18. The fuel cell stack, as recited in claim 14, wherein said fuel inlet manifold, said oxidant inlet manifold and said coolant inlet manifold are symmetrically positioned to said fuel outlet manifold, said oxidant outlet manifold and said coolant outlet manifold respectively, such that when said anode end of said cell unit is switched with said cathode end thereof in an interchanging bipolar manner, said electrode plate is adapted to be 180-degree flipped over to swap between said fuel inlet manifold and said fuel outlet manifold, to swap between said oxidant inlet manifold and said oxidant outlet manifold, and to swap between said coolant inlet manifold and said coolant outlet manifold.

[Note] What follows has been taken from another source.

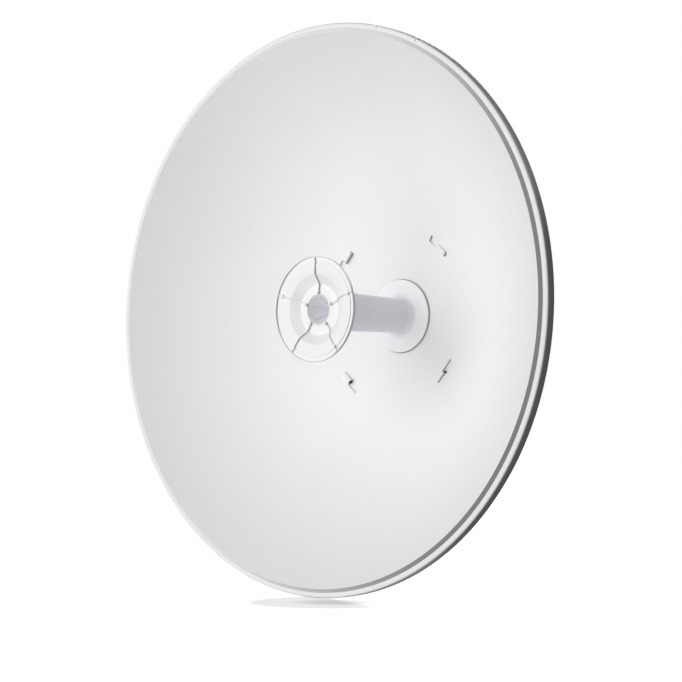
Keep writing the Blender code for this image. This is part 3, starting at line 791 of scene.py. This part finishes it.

19. The fuel cell stack, as recited in claim 15, wherein said fuel inlet manifold, said oxidant inlet manifold and said coolant inlet manifold are symmetrically positioned to said fuel outlet manifold, said oxidant outlet manifold and said coolant outlet manifold respectively, such that when said anode end of said cell unit is switched with said cathode end thereof in an interchanging bipolar manner, said electrode plate is adapted to be 180-degree flipped over to swap between said fuel inlet manifold and said fuel outlet manifold, to swap between said oxidant inlet manifold and said oxidant outlet manifold, and to swap between said coolant inlet manifold and said coolant outlet manifold.

20. The fuel cell stack, as recited in claim 16, wherein said fuel inlet manifold, said oxidant inlet manifold and said coolant inlet manifold are symmetrically positioned to said fuel outlet manifold, said oxidant outlet manifold and said coolant outlet manifold respectively, such that when said anode end of said cell unit is switched with said cathode end thereof in an interchanging bipolar manner, said electrode plate is adapted to be 180-degree flipped over to swap between said fuel inlet manifold and said fuel outlet manifold, to swap between said oxidant inlet manifold and said oxidant outlet manifold, and to swap between said coolant inlet manifold and said coolant outlet manifold.